日本発の「おいしさ」を世界に届ける――高宮 満(キユーピー代表取締役社長執行役員)【佐藤優の頂上対決】
健康に貢献するために
佐藤 では、高宮社長は会社をどのように変えていこうとされているのですか。
高宮 未来に向け、これも三つのことに力を入れていきます。まず一つは、食べ物を通じ健康に深く関わっていくことです。食べることは、健康のバロメーターです。病気の時には食が進みませんが、体調がよければおいしくたくさん食べることができます。まずこの基本的な部分をきちんと追求していきたい。
佐藤 私はいま週に3回、透析を受けていますから、それは日々実感しているところです。
高宮 そうでしたか、それは大変ですね。言うまでもなく、日本ではいま高齢化が進んでいます。それはさまざまな数字に表われていますが、例えば国の一般会計は昨年110兆円ほどで、国民医療費は40兆円を超えています。
佐藤 医療費は増える一方です。
高宮 国民医療費のお金を減らせば、その分を他のことに回せる。そのためには病気になる前に、きちんと健康に気を配ることが必要です。そしてその役割は、食品会社である私どもが担うことができると思うのです。タンパク質を多く取ってもらうとか、中年の方にはカロリーを控えめにしてもらうとか、いろいろなことが提案できます。
佐藤 カロリーなら、まさにカロリーが半分の「キユーピーハーフ」があります。
高宮 「キユーピーハーフ」は今年、発売30周年を迎えました。実はこれが誕生する時には、社内で大激論があったんです。もともと弊社のマヨネーズは、日本人の豊かな食生活を目指して作られ、栄養価が高いことが商品の特徴でした。ですからハーフはある意味、自分たちの商品を否定するような商品で、そこが議論になりました。でも発売してみると、選択肢ができたと多くのお客さまに喜ばれた。時代がそれを求めていたんですね。
佐藤 ハーフとマヨネーズの味は、もうほとんど変わらないですね。これがコレステロールの含まれていない「キユーピー ゼロ ノンコレステロール」になると、変わってきますけども。
高宮 よくご存知ですね。ハーフは「えっ、マヨネーズじゃなかったの?」と言われることを目指しています。30年の間に何度も味を調整し、だいたい8合目か9合目まできています。ただ山登りと同じでそこからが難しい。

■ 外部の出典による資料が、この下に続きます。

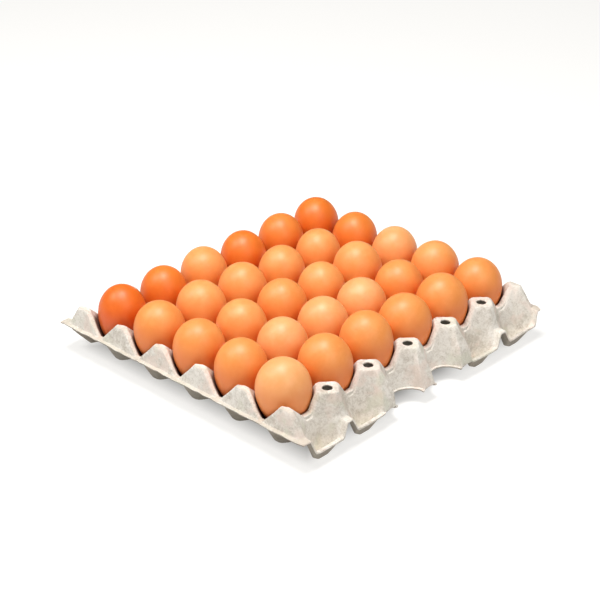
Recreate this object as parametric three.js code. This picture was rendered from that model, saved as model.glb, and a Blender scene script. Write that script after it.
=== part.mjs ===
// Thirty hen's eggs standing in an open moulded-pulp tray, five along X and six along Y.
// Millimetres, +Z up, the tray standing on z = 0 with its middle at the origin.
// The tray is one shell of even thickness: cups between tall hollow posts, low saddles between
// the cups, a straight flange along both Y sides and open half cups along both X sides.

import * as THREE from 'three';

// Driving sizes of the tray
const pitch = 48;
const columns = 5;
const rows = 6;
const wall = 1.8;
const postHeight = 45;
const postFaceDistance = 9.3;
const postCornerReach = 11;
const postHoleRadius = 4.5;
const saddleHeight = 31;
const saddleHalfWidth = 3.1;
const ribHalfWidth = 2.1;
const ribLean = 0.15;
const ledgeHeight = 28.2;
const ledgeHalfLength = 3.4;
const cupFloorRadius = 8.2;

// The flange along the Y sides and the half posts that stand on it
const flangeHeight = 27.5;
const flangeWidth = 6;
const flangeDroop = 0.6;
const flangeWallReach = 22.6;
const flangeWallHalfLength = 2.4;
const halfPostTopHalfWidth = 5.5;
const halfPostTopDepth = 6.5;
const halfPostShoulderHalfWidth = 7;
const halfPostShoulderDepth = 4;
const halfPostFootHalfWidth = 22;
const halfPostLean = 2.8;

// The empty half cups along the X sides
const halfCupFloorRadius = 12;
const pocketWallFoot = 7;
const pocketFootHalfLength = 4.8;
const pocketTurnAlong = 10.2;
const pocketTurnAcross = 6;
const lipHeight = 13.5;
const lipHalfLength = 15;
const lipInset = 1.5;
const lipReach = 2;
const scallopRadius = 17;
const scallopLip = 1.6;
const scallopLipFall = 0.3;
const rimReach = 1;

// The ridges that run out from the posts between the half cups, from the tray's middle to its
// corners: a steep slope, a blunt buttress and a level bridge
const ridgeForms = [
  { shoulder: 4, shoulderHeight: 25.5, tipHeight: 14.2, halfWidth: 6.5, fall: 0.6 },
  { shoulder: 1.8, shoulderHeight: 27.5, tipHeight: 14.2, halfWidth: 6, fall: 0.6 },
  { shoulder: 7.5, shoulderHeight: 25.5, tipHeight: 25, halfWidth: 3.5, fall: 0 },
];

// How the flange ends at the tray's corners: blunt at the +Y ones, where the half cup's side
// wall and lip reach further out, and drawn out to a tip at the -Y ones
const flangeEndFootHalfWidth = 16;
const bluntCorner = { wallReach: 22.8, lipLength: 20, flangeLength: 20, tipWidth: 1.2 };
const tippedCorner = { wallReach: 19.6, lipLength: 15, flangeLength: 16, tipWidth: 3 };

// Driving sizes of the eggs
const eggSides = 16;
const eggBands = 6;
const bluntShare = 0.435;
const seatGap = 0.4;
const largestTilt = 0.05;
const sizeSpread = 0.35;
const lengthSpread = 0.8;
const eggSizes = {
  s: { diameter: 42, length: 57.4 },
  m: { diameter: 43.8, length: 57.8 },
  l: { diameter: 45.4, length: 58.4 },
  t: { diameter: 45, length: 61 },
};
// One letter for each egg: a line is a row along X, and the first line is the -Y row
const eggRows = ['smmml', 'smmmt', 'smmmt', 'sssml', 'ssmml', 'sssmm'];

const cell = pitch / 2;
const halfX = columns * cell;
const halfY = rows * cell;
const cupRadius = cell - saddleHalfWidth;
const cupSlope = (cupRadius - cupFloorRadius) / (saddleHeight - wall);
const flatAngle = Math.PI / 16;
const plateauCut = cell - postFaceDistance * Math.SQRT2 + postCornerReach;
const plateauEnd = cell - postCornerReach;

// The corners of a post's flat top as seen from a cup, across and along the cup's side
const postCorner = [plateauCut, plateauEnd];
const halfPostBackCorner = [plateauCut, cell - halfPostTopDepth];
const halfPostShoulder = [cell - halfPostShoulderDepth, cell - halfPostShoulderHalfWidth];

// A cup's own axes: a runs from the cup's middle to one side, b along that side
function cupFrame(x, y, angle) {
  const c = Math.round(Math.cos(angle));
  const s = Math.round(Math.sin(angle));
  return (a, b, z) => new THREE.Vector3(x + a * c - b * s, y + a * s + b * c, z);
}

// A corner of the sixteen-sided ring that lies round a circle, counted from the side's middle
function ringPoint(frame, radius, corner, side, z) {
  const reach = radius / Math.cos(flatAngle);
  const angle = flatAngle * corner;
  return frame(reach * Math.cos(angle), side * reach * Math.sin(angle), z);
}

// The upper face of the shell as triangles that share their vertices
const points = [];
const triangles = [];
const pointNumbers = new Map();

function pointNumber(point) {
  const key = point.toArray().map((value) => Math.round(value * 1000)).join(' ');
  if (!pointNumbers.has(key)) {
    pointNumbers.set(key, points.length);
    points.push(point);
  }
  return pointNumbers.get(key);
}

// One polygon of the upper face, as a fan from its first corner, turned to look up
function face(...corners) {
  let area = 0;
  corners.forEach((p, k) => {
    const q = corners[(k + 1) % corners.length];
    area += p.x * q.y - q.x * p.y;
  });
  const turned = area > 0 ? corners : [corners[0], ...corners.slice(1).reverse()];
  const loop = turned.map(pointNumber);
  for (let k = 1; k < loop.length - 1; k += 1) {
    triangles.push([loop[0], loop[k], loop[k + 1]]);
  }
}

// The quarter of a post's flat top that belongs to one side of one cup
function postTop(frame, side, corner, edge, holed) {
  const inner = frame(corner[0], side * corner[1], postHeight);
  const rim = (angle) => frame(
    cell - postHoleRadius * Math.sin(angle),
    side * (cell - postHoleRadius * Math.cos(angle)),
    postHeight,
  );
  const middle = frame(cell, side * cell, postHeight);
  const end = holed ? [rim(0), rim(Math.PI / 4)] : [middle];
  face(inner, edge, ...end);
  return { inner, end: end[end.length - 1] };
}

// What closes a cup's corner: the broad face of the post and the tip of its top. The frame is
// flanged where its own side, and not the next one, carries the flange
function cornerFace(frame, side, holed, flanged, low) {
  const along = (a, b, z) => frame(a, side * b, z);
  const across = (a, b, z) => frame(b, side * a, z);
  const halfPostCorners = flanged
    ? [halfPostShoulder, halfPostBackCorner]
    : [halfPostBackCorner, halfPostShoulder];
  const [first, last] = holed ? [postCorner, postCorner] : halfPostCorners;
  const reach = cupRadius / Math.cos(flatAngle);
  const long = reach * Math.cos(3 * flatAngle);
  const short = reach * Math.sin(3 * flatAngle);
  const tip = holed ? cell - postHoleRadius * Math.SQRT1_2 : cell;
  face(
    along(long, short, saddleHeight),
    along(...first, postHeight),
    across(...last, postHeight),
    across(long, short, saddleHeight),
  );
  face(
    along(...first, postHeight),
    along(tip, tip, postHeight),
    across(...last, postHeight),
  );
  if (low) {
    face(along(long, short, saddleHeight), across(long, short, saddleHeight), ...low);
  }
}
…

佐藤 いまハーフの売り上げの割合はどのくらいですか。
高宮 マヨネーズ関連商品の中の3割くらいですね。
佐藤 私は腎臓が悪いので、塩分のコントロールに日々気を付けているのですが、実はマヨネーズは塩分が少ないですよね。
高宮 その通りで、マヨネーズは低塩の食品です。食塩コントロールという要素は、今後、意識的に商品に取り入れていきたいと思っています。
佐藤 健康については、東京大学とも連携されています。
高宮 東大に高齢化社会について研究する「高齢社会総合研究機構」という機関があります。そこの産学連携プロジェクトに5年前から参加させていただいています。
佐藤 高齢化対策は喫緊の課題ですが、特効薬がありません。しかも2040年には85歳以上の高齢者が1千万人を突破してしまいます。
高宮 高齢者については、体にいいものを食べていれば健康になると、一概にはいえないんですね。「食と健康に貢献する」ことが弊社の理念ですが、そこで一つの壁にぶつかっていました。私どもが得意とする卵とサラダはもちろん健康価値が高いのですが、それだけでは不十分だった。その東大のコミュニティーから教えられたのは、栄養とともに運動、そして社会参加が必要だということでした。
佐藤 確かに社会で何か一つでも役割があると人は生き生きとします。
高宮 高齢者が病気になる前の虚弱な状態をフレイルと言いますが、この段階で社会参加、運動、栄養の摂取を促し、健康を取り戻すお手伝いをしていきたいんですね。これは医療費や介護費の削減につながるだけでなく、寝たきりにならずに幸せに生きる方法でもあります。このコミュニティーには、高齢者が活躍できる社会を作ろうと住宅会社や情報会社、流通会社なども集まっています。
佐藤 具体的にキユーピーとしてはどんなことをされているのですか。
高宮 例えば、流通のイオンさんと組んでショッピングセンターでの行政、複数企業と連携したフレイル予防の啓発イベントと、売場でのメニュー提案を計画的に連携させる取り組みをしています。
佐藤 イオンには食品売場もありますから、具体的な提案ができますね。双方にとってウィンウィンになる。
高宮 お客さまと会社、さらに社会にもいい影響を及ぼしますから、ウィンウィンも掛け算くらいの効果を出したいですね。